AIM:
Below are some entries. Work out how many of their lines hold the word "this", and write that number alone.

RECORDS TO PROCESS:
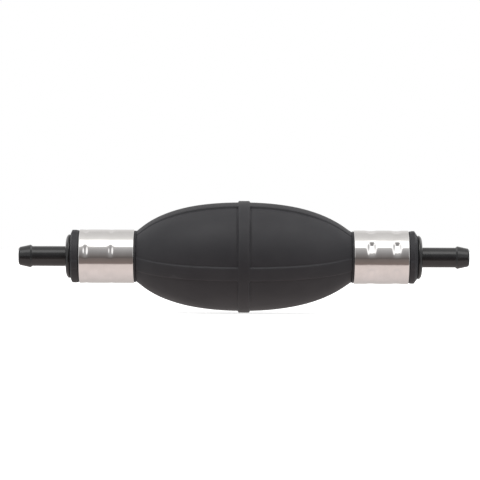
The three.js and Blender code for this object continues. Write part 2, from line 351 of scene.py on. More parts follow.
--
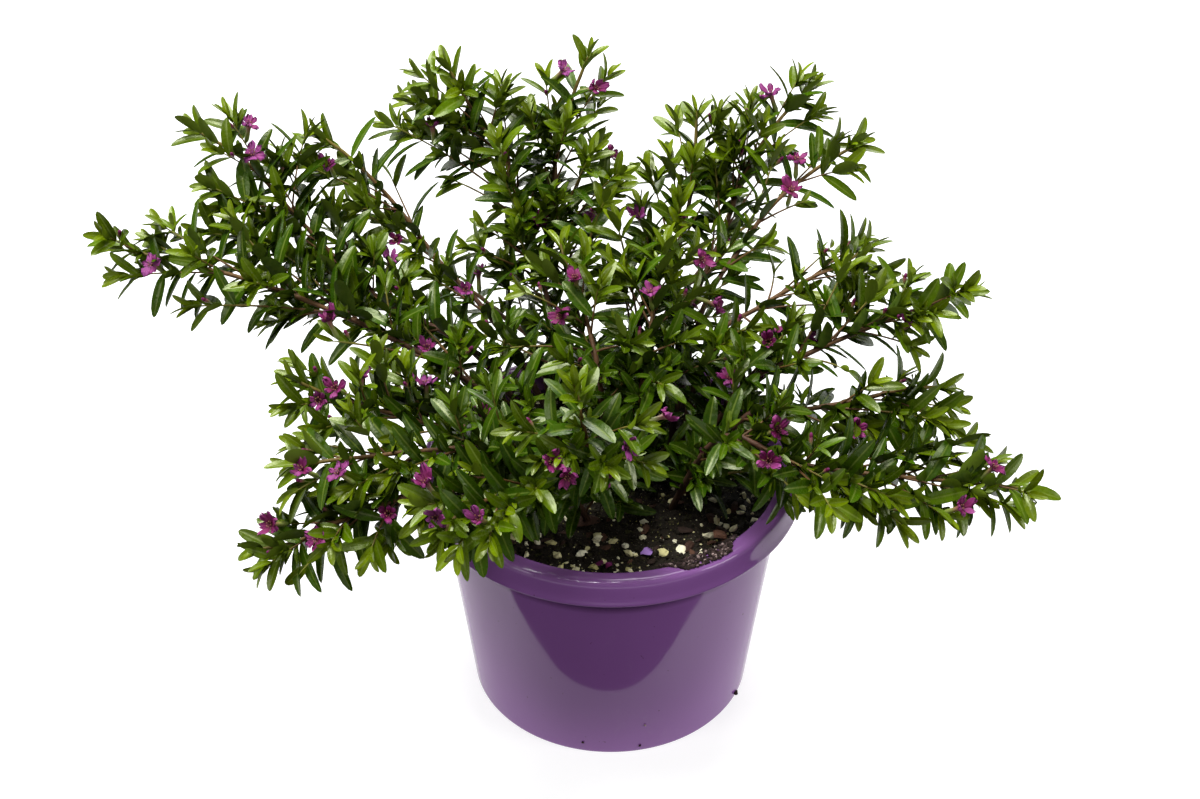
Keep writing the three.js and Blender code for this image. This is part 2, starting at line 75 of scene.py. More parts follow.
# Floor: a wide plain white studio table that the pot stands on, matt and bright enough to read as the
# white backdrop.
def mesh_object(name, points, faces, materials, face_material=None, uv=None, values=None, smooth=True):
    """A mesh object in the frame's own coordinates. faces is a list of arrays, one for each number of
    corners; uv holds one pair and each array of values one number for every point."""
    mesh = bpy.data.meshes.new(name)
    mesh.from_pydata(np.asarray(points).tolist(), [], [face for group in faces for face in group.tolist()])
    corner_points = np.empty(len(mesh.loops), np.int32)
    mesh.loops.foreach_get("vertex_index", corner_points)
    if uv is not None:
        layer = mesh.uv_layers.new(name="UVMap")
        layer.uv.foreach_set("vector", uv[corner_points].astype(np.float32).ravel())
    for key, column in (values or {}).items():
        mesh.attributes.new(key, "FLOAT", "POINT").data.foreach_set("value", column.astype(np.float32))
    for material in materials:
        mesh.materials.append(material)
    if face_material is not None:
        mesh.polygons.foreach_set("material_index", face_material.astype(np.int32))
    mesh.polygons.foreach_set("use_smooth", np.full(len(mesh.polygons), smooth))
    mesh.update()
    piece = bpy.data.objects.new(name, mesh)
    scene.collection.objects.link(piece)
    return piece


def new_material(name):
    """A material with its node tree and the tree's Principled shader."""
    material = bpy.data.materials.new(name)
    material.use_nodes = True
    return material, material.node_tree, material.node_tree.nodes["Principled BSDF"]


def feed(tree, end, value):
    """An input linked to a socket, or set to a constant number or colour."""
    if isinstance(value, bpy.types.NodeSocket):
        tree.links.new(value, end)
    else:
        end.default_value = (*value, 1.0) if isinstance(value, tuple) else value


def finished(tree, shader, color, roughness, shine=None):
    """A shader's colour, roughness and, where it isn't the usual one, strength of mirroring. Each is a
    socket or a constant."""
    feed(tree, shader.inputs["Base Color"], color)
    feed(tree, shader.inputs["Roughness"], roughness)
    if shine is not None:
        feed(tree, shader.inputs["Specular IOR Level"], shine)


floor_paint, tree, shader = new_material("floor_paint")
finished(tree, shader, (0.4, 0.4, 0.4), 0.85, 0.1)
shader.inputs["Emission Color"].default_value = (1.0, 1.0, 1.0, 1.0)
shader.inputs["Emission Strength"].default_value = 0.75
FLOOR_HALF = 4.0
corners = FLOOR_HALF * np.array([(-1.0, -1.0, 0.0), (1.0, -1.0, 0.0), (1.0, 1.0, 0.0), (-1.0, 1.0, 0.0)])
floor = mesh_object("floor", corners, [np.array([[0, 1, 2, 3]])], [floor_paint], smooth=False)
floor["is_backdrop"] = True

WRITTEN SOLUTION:
2